While Federer’s rise to the top of the game seemed unchallengeable in his earlier years, Nadal and Djokovic soon became the dominant rivalry of the ATP tour during the 2010s, with Andy Murray also becoming a major threat on the court. The story of Federer’s later career years at the tail end of that period, however, will always be glorious to remember. After a difficult period from 2015–16 for both Federer and Nadal, the two made an incredible comeback from 2017 onwards to climb back to the top of the tennis world. Federer won the 2017 Australian Open in an epic five-set final against Nadal, along with a record eighth Wimbledon championship later that year, while his rival would take the other two majors by winning the French Open and US Open.
Incredibly, Federer became the older men’s No. 1 player in history at age 36, before he and Nadal ended the year back at the very top of the game, with Nadal ranked No. 1 and Federer ranked No. 2 to finish an unbelievable seventh calendar year as the top two ranked players on the ATP Tour. The pair’s resurgence would lead Federer to earn his record-extending 20th Grand Slam at the 2018 Australian Open, the major title that would ultimately be his final Grand Slam.
Following his retirement from the tour, Federer will be long remembered for his playing style, which flows with elegance even as he sprints to make a volley or hits an ace. His one-handed backhand is particularly beautiful to watch, whether he plays it at the net or from the baseline. Everything about Federer’s play makes tennis look easy, and the way he hides the extreme athleticism behind every point he plays turns his time on court into an art.
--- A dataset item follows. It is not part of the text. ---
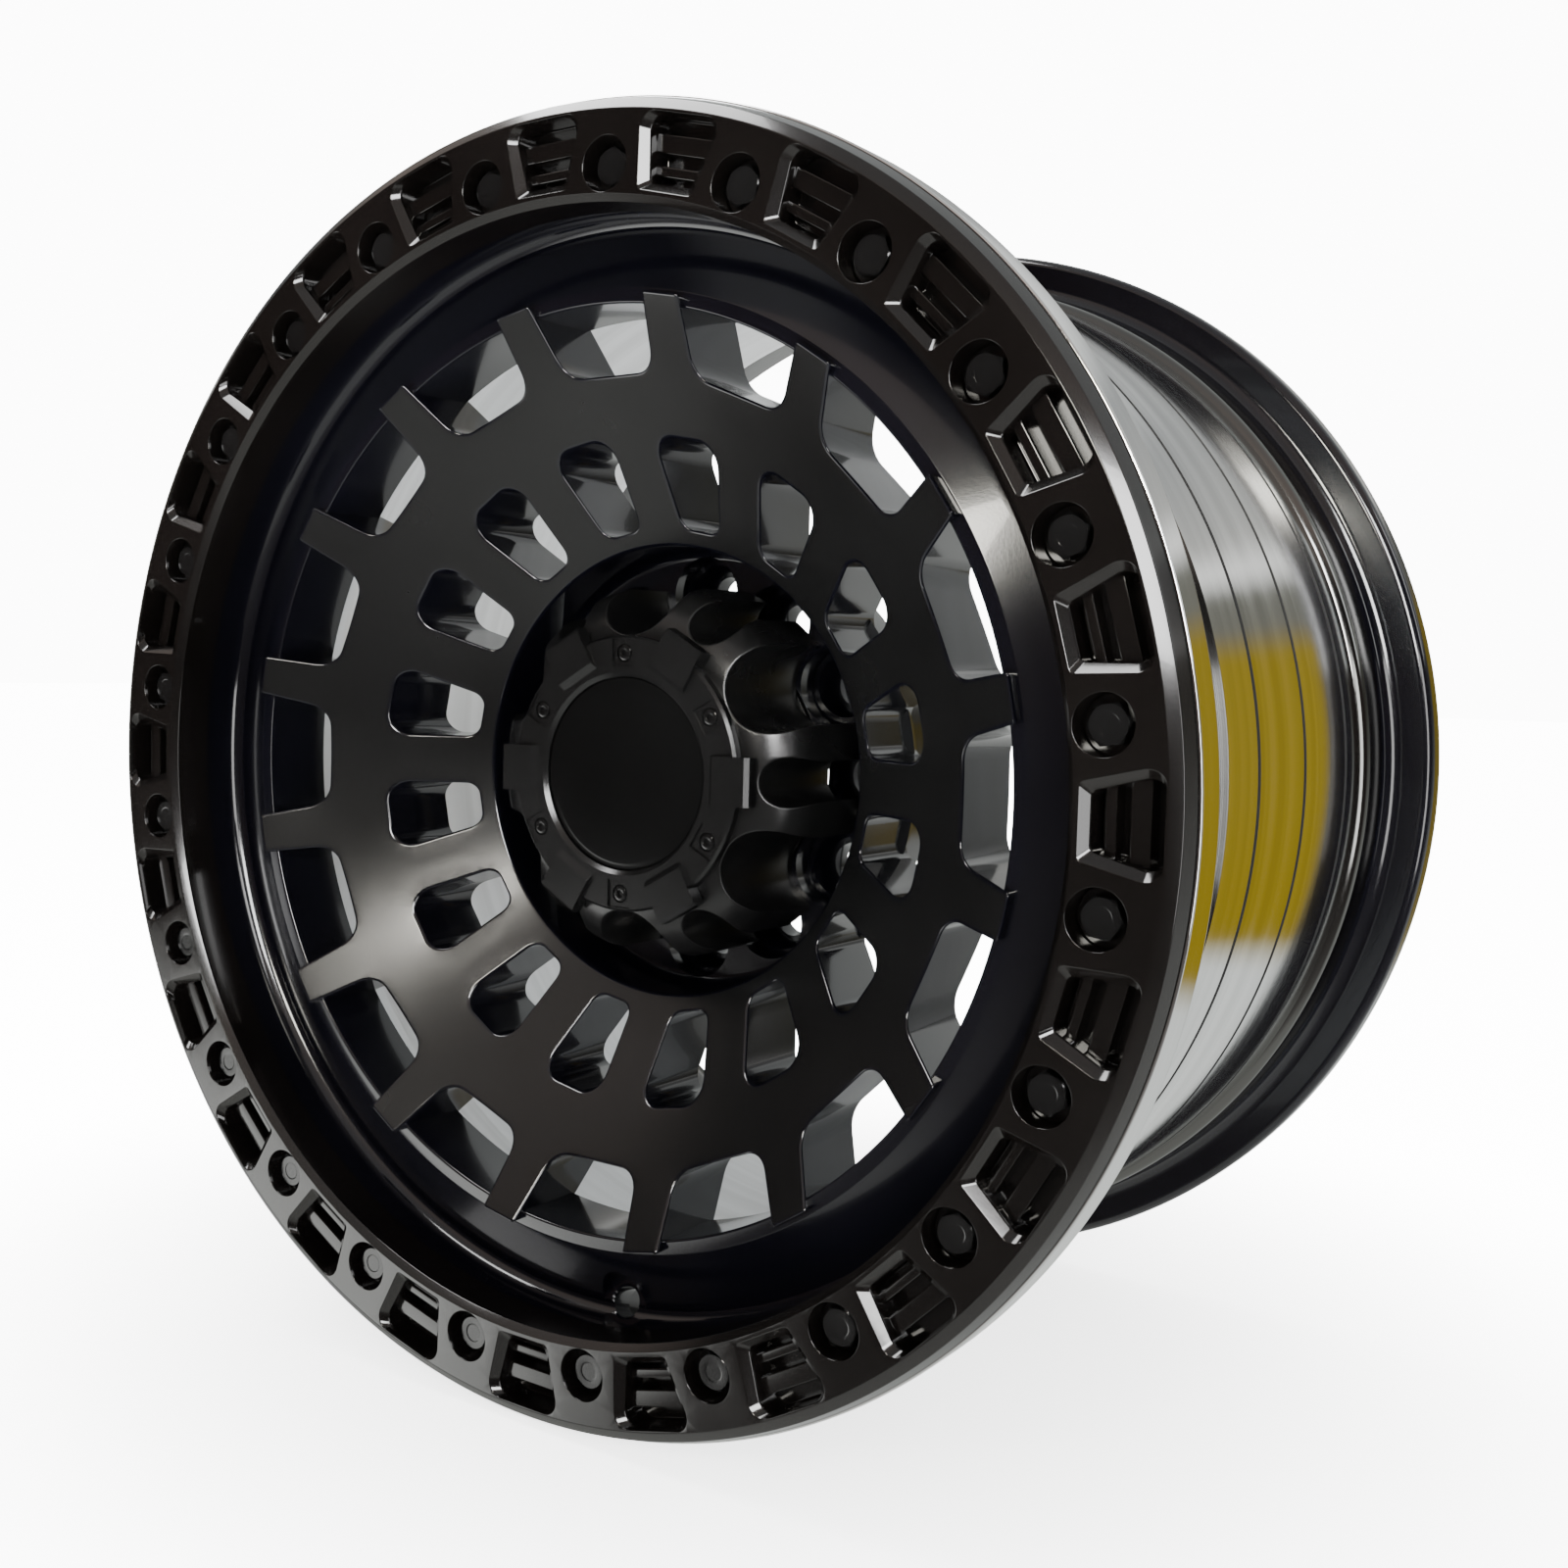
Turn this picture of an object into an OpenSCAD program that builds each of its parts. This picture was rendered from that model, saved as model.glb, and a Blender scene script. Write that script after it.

For many fans, Federer has come to represent the sport of tennis itself through his aesthetic playing style and charming, sociable personality on court.
This gracefulness of play has contributed to the oppositional nature of his rivalry with Nadal: Federer’s often silent, fluid tennis playing contrasts sharply on the tennis court with Nadal’s physical, tireless game. With all their differences on court, however, the two have shared a unique relationship in the sporting world that will remain an indelible part of both of their careers.
“I wish this day would have never come,” Nadal wrote in a message on Twitter following Federer’s announcement.“It’s a sad day for me personally and for sports around the world. It’s been a pleasure but also an honor and privilege to share all these years with you, living so many amazing moments on and off the court. We will have many more moments to share together in the future, there are still lots of things to do together, we know that.”
At the 2022 Laver Cup, Federer and Nadal are set to play doubles together for Team Europe, which, incredibly, includes all members of the Big Four of men’s tennis. The chance to partner his greatest sporting rival and close friend on the tour in his final professional match is a fitting end to Federer’s time on court. Federer will be remembered for his incredible career, his grace on court, and his relationship with his rivals, but most significantly for what he has done for the sport of tennis. Roger Federer has cemented his mark on the history of tennis forever.